** START OF RECORDS SUPPLIED **

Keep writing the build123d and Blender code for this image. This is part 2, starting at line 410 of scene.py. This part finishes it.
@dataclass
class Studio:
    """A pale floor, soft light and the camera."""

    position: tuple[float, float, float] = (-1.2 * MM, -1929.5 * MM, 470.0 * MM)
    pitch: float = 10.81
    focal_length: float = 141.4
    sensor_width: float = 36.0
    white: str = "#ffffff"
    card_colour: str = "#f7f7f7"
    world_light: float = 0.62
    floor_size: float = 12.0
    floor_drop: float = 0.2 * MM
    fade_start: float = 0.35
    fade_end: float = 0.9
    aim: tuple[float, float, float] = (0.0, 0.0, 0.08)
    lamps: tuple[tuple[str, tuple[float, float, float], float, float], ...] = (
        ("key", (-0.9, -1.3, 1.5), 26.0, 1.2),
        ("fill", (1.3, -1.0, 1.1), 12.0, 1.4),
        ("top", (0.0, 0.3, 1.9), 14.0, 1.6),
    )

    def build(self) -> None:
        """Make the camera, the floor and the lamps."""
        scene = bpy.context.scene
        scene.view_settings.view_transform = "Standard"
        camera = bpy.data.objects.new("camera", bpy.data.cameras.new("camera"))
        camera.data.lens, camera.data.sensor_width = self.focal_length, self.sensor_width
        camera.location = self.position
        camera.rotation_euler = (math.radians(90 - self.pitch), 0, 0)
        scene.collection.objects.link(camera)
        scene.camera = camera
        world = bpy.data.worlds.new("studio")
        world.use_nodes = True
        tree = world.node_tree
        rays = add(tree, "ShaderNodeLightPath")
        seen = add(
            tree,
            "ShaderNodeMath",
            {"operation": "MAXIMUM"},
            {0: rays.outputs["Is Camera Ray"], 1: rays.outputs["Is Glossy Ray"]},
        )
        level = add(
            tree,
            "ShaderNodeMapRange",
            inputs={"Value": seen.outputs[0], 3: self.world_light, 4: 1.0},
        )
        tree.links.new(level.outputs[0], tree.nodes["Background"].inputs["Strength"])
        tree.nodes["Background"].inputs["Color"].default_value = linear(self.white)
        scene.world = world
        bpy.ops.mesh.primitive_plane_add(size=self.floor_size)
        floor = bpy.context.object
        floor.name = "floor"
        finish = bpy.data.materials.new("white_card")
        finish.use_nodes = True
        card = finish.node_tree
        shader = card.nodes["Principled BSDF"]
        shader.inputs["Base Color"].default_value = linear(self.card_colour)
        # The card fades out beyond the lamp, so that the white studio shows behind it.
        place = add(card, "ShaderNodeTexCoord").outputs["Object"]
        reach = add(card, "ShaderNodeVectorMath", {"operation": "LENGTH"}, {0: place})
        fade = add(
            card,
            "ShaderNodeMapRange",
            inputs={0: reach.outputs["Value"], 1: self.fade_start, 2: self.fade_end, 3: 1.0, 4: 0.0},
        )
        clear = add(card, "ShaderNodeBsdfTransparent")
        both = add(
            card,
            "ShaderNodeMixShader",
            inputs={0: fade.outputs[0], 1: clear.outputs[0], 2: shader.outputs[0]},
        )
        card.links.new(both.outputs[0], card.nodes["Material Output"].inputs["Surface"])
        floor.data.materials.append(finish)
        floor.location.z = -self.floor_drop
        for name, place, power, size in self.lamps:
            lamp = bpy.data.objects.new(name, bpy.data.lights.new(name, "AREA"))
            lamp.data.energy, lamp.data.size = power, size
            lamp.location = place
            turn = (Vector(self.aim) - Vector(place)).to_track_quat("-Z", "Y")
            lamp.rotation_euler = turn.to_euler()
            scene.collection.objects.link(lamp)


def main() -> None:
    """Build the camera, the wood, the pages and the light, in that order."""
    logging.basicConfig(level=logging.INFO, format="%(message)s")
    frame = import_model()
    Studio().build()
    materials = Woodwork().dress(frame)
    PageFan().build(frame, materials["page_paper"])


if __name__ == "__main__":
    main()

** END OF RECORDS SUPPLIED **
** START OF RECORDS SUPPLIED **

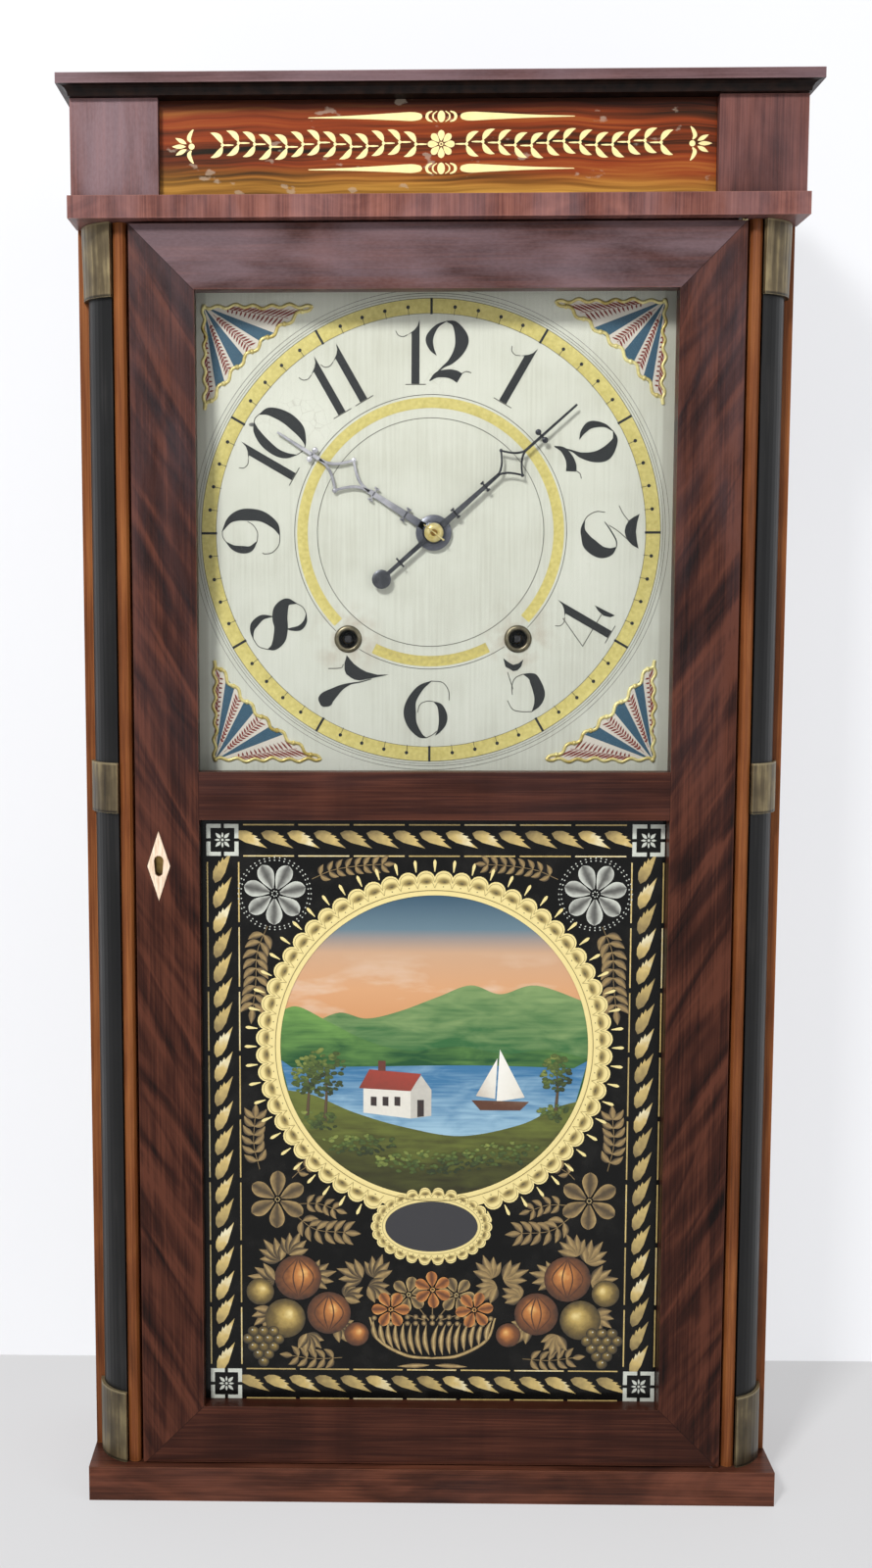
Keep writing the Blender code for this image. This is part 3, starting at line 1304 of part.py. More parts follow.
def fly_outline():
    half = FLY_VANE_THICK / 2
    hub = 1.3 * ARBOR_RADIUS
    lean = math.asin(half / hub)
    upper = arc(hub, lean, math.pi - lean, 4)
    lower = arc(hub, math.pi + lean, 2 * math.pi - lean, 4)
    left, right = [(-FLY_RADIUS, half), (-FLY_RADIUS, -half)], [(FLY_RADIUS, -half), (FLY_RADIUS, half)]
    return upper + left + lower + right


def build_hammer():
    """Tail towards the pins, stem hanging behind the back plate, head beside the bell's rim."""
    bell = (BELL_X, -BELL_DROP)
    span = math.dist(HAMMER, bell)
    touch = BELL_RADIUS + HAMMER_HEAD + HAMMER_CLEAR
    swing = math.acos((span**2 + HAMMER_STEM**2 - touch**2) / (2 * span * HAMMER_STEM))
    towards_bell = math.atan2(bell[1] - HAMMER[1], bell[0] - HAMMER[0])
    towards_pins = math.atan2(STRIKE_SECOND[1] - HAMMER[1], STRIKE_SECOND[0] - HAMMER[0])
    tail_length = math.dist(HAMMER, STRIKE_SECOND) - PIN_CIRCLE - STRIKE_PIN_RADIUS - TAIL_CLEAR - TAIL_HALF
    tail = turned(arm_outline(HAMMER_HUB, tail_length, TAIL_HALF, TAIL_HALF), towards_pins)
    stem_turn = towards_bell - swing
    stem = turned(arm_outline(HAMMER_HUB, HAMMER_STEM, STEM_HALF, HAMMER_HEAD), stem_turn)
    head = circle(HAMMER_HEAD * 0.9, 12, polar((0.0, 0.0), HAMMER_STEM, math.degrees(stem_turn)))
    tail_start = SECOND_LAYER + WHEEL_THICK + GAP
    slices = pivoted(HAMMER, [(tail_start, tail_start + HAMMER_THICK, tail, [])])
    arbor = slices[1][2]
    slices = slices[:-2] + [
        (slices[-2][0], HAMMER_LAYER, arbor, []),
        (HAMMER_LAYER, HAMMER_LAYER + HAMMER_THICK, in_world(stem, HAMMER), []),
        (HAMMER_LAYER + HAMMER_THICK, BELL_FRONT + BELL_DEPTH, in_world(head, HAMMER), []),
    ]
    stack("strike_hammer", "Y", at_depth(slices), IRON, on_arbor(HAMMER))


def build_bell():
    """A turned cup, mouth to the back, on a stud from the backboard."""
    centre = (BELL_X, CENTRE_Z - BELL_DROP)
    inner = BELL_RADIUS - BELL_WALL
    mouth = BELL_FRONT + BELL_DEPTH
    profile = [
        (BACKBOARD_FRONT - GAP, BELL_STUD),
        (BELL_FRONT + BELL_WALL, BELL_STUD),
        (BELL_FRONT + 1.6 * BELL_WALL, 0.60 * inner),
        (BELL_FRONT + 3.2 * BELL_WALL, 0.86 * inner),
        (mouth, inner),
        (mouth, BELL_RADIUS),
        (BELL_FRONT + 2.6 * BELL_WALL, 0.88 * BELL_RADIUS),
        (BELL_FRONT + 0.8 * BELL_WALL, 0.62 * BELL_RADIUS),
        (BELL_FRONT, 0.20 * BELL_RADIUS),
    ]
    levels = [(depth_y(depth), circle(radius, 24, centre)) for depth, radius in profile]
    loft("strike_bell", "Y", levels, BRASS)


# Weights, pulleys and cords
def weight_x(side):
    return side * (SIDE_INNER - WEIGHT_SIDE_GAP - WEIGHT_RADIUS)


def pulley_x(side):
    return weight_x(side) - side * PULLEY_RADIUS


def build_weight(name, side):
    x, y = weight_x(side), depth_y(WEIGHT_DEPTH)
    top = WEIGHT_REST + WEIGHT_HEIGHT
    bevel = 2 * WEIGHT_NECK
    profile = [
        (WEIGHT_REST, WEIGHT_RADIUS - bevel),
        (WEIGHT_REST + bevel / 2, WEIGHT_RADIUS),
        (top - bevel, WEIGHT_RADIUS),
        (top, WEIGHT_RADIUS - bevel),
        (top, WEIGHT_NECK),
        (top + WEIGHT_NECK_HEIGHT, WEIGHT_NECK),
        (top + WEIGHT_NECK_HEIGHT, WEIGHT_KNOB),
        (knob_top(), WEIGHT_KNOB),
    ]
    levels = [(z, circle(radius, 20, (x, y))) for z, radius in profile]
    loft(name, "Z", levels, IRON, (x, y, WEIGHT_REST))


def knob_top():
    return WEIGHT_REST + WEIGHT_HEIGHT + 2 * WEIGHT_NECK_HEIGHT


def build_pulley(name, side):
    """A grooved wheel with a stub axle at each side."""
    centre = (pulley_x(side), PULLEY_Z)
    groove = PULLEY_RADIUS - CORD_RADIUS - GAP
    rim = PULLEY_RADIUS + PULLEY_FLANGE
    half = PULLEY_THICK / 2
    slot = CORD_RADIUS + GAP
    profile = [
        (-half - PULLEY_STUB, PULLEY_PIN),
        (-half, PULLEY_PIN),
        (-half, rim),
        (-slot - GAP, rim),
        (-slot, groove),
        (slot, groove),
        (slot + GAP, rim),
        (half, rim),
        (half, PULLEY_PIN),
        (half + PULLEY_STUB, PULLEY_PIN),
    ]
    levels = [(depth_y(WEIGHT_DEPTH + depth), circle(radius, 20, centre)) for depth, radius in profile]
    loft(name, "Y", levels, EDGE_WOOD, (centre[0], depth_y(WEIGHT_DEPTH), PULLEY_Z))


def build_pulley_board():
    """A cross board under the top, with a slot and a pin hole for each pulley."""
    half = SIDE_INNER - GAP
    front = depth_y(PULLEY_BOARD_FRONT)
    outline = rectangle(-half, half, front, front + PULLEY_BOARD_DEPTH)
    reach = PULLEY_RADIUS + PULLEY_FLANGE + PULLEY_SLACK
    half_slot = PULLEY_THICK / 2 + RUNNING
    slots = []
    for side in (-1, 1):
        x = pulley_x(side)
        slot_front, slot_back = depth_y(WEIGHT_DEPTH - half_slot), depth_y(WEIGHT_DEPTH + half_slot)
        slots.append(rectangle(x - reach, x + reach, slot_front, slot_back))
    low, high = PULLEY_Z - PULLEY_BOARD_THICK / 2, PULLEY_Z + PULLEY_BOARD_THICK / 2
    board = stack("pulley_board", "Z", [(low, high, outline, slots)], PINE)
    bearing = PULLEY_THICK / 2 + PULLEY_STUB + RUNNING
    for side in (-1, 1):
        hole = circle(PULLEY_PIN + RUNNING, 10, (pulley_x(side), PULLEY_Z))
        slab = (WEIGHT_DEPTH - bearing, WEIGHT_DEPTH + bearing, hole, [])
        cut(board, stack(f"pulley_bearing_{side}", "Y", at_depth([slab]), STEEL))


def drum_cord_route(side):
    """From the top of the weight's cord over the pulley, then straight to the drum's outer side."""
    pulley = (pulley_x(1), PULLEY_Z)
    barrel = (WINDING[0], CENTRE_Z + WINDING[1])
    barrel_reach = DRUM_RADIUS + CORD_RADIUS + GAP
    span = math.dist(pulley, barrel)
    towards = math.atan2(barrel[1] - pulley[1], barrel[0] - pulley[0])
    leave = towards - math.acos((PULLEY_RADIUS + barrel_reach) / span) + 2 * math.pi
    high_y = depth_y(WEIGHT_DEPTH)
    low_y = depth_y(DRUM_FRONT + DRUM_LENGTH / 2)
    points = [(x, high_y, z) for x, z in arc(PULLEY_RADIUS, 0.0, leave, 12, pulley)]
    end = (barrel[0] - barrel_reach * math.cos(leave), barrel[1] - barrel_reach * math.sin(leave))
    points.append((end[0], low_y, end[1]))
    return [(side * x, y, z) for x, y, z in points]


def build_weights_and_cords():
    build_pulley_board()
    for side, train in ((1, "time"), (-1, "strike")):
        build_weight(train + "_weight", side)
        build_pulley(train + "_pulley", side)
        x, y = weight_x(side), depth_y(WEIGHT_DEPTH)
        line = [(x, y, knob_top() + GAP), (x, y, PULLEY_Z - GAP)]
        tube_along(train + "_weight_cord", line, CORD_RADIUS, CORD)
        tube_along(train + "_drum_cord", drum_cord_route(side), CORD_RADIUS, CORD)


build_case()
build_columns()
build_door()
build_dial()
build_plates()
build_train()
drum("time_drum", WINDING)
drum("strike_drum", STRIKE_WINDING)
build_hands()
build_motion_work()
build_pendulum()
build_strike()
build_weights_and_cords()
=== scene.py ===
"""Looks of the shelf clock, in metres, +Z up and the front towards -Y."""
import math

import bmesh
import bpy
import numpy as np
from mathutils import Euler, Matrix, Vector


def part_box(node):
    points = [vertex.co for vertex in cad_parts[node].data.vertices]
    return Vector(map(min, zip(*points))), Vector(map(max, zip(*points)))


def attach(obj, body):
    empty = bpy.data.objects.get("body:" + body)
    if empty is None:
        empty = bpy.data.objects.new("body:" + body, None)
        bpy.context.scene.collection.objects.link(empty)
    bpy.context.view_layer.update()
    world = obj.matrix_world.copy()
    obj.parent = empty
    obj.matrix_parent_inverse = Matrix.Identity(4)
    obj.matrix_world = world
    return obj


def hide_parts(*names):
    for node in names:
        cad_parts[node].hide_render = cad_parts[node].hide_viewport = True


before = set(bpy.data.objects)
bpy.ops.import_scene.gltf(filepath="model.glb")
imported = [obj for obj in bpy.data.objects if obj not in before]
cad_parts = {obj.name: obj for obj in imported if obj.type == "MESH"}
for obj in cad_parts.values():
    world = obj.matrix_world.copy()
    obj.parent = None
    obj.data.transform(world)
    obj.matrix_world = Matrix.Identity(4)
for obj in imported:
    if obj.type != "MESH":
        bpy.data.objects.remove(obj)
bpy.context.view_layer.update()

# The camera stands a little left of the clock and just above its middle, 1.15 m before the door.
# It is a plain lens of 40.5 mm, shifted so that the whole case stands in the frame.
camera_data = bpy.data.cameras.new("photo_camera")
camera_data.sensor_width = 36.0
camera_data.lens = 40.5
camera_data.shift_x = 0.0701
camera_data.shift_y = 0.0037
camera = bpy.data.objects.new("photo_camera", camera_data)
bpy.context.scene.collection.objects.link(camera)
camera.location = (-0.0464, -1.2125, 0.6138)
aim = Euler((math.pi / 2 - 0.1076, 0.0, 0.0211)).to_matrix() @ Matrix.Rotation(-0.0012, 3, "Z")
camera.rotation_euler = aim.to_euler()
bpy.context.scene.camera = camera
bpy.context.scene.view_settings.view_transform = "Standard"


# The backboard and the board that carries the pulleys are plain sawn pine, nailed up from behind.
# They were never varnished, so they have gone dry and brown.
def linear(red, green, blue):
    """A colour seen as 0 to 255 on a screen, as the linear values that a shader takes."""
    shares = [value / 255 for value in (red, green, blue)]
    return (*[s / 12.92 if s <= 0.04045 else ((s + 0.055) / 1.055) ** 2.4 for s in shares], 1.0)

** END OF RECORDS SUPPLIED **

Will you return exactly the lines above from the one with "Keep writing the Blender" down to the one with "return upper + left + lower + right", counting both as part of the range?

[REPLY TO THE TASK]:
Keep writing the Blender code for this image. This is part 3, starting at line 1304 of part.py. More parts follow.
def fly_outline():
    half = FLY_VANE_THICK / 2
    hub = 1.3 * ARBOR_RADIUS
    lean = math.asin(half / hub)
    upper = arc(hub, lean, math.pi - lean, 4)
    lower = arc(hub, math.pi + lean, 2 * math.pi - lean, 4)
    left, right = [(-FLY_RADIUS, half), (-FLY_RADIUS, -half)], [(FLY_RADIUS, -half), (FLY_RADIUS, half)]
    return upper + left + lower + right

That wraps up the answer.